And this, my dear reader, is the abomination that I intend to smite hip and thigh—not with fine words and dainty phrases, but with the homely language of truth; not blinded by prejudice or passion, but calmly and reasonably; not with any private purpose to subserve, but simply in the cause of common decency; not with the hope of working out any great moral reform, but having the the sense of duty strong upon me as I stick my nibbed lancet into the most hideous social ulcer that has yet afflicted the body corporate.

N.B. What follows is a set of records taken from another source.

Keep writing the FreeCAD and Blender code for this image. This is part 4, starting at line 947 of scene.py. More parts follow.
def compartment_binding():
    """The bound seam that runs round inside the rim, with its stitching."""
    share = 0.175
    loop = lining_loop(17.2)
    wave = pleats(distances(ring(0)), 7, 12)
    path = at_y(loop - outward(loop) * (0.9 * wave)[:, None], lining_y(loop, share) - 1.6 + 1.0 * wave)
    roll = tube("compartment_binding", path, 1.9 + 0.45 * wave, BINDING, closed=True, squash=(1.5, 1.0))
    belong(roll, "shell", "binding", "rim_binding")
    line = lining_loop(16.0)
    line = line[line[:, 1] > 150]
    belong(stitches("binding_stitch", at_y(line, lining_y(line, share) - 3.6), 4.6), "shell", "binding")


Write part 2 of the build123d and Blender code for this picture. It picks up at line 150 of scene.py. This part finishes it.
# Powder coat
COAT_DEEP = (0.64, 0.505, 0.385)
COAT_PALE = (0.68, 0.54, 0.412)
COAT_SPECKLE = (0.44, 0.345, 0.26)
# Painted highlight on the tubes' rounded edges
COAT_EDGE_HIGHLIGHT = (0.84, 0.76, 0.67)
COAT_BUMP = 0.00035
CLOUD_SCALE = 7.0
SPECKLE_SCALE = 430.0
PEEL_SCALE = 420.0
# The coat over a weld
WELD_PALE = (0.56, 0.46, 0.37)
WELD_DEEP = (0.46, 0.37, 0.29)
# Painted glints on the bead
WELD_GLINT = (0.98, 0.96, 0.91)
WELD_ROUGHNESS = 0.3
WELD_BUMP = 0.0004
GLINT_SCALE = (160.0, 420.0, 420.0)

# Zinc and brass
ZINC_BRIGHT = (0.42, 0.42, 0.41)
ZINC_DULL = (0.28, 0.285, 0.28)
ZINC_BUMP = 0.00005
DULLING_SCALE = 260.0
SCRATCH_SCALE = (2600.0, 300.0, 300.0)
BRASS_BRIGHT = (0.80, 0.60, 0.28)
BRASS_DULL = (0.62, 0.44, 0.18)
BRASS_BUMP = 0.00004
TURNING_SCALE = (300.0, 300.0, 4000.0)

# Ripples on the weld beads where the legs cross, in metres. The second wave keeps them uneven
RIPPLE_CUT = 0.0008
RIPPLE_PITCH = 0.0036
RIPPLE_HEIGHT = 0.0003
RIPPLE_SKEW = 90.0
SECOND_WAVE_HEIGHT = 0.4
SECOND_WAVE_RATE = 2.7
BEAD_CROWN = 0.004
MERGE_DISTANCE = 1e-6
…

That the subject is a delicate one is best shown by the fact that even Byron found himself reduced to the necessity of "Putting out the light" and invoking the longest garments to cover that which he was unable to describe—hear him:
"Waltz—Waltz alone—both legs and arms demands;
Liberal of feet, and lavish of her hands;
'Hands which may freely range in public sight
Where ne'er before—but—pray "put out the light.'
* * * *
"But here the muse with due decorum halts—
And lends her longest petticoats to Waltz"
It should not, then, be a matter of surprise, when one so gifted in the use of his mother tongue and writing in a far less prudish age, failed to describe the "voluptuous Waltz" without shocking his readers,—if I, sixty-three years later, with so much more to describe and such limited capacity, do not succeed in rendering the subject less repulsive.